--- BEGIN ---

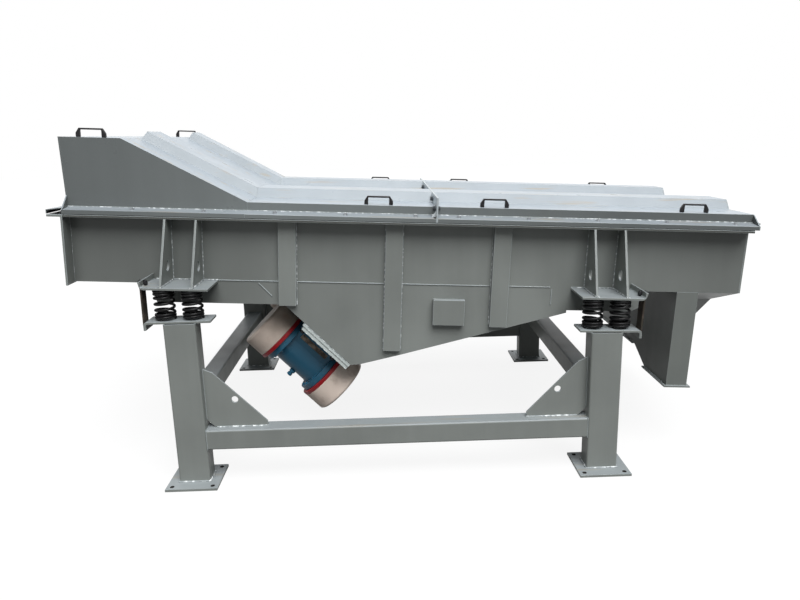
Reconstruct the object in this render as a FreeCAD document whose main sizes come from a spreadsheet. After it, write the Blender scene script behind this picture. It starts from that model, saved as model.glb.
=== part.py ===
import FreeCAD, Part
import math
import os
from types import SimpleNamespace

import Sketcher

# A linear vibrating screen on four spring corners, in millimetres.
# +X runs from the feed end to the discharge end, +Y to the far side, +Z up.
# The origin is on the floor at the centre of the four legs.
# The box leans down towards the discharge end. Its pieces are drawn in a frame of their own:
# X along the box, Y across it, and Z at right angles to the deck line.

os.makedirs("parts", exist_ok=True)
doc = FreeCAD.newDocument("VibratingScreen")
sheet = doc.addObject("Spreadsheet::Sheet", "sizes")

# Driving sizes. Every cell of the sheet holds a plain number of millimetres or degrees.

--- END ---

Output every line above without altering anything.

Output for this exercise:
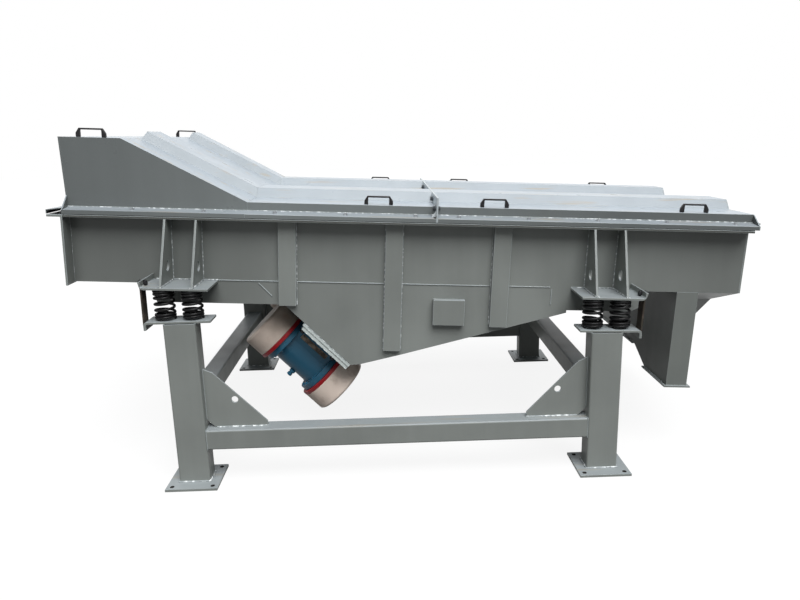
Reconstruct the object in this render as a FreeCAD document whose main sizes come from a spreadsheet. After it, write the Blender scene script behind this picture. It starts from that model, saved as model.glb.
=== part.py ===
import FreeCAD, Part
import math
import os
from types import SimpleNamespace

import Sketcher

# A linear vibrating screen on four spring corners, in millimetres.
# +X runs from the feed end to the discharge end, +Y to the far side, +Z up.
# The origin is on the floor at the centre of the four legs.
# The box leans down towards the discharge end. Its pieces are drawn in a frame of their own:
# X along the box, Y across it, and Z at right angles to the deck line.

os.makedirs("parts", exist_ok=True)
doc = FreeCAD.newDocument("VibratingScreen")
sheet = doc.addObject("Spreadsheet::Sheet", "sizes")

# Driving sizes. Every cell of the sheet holds a plain number of millimetres or degrees.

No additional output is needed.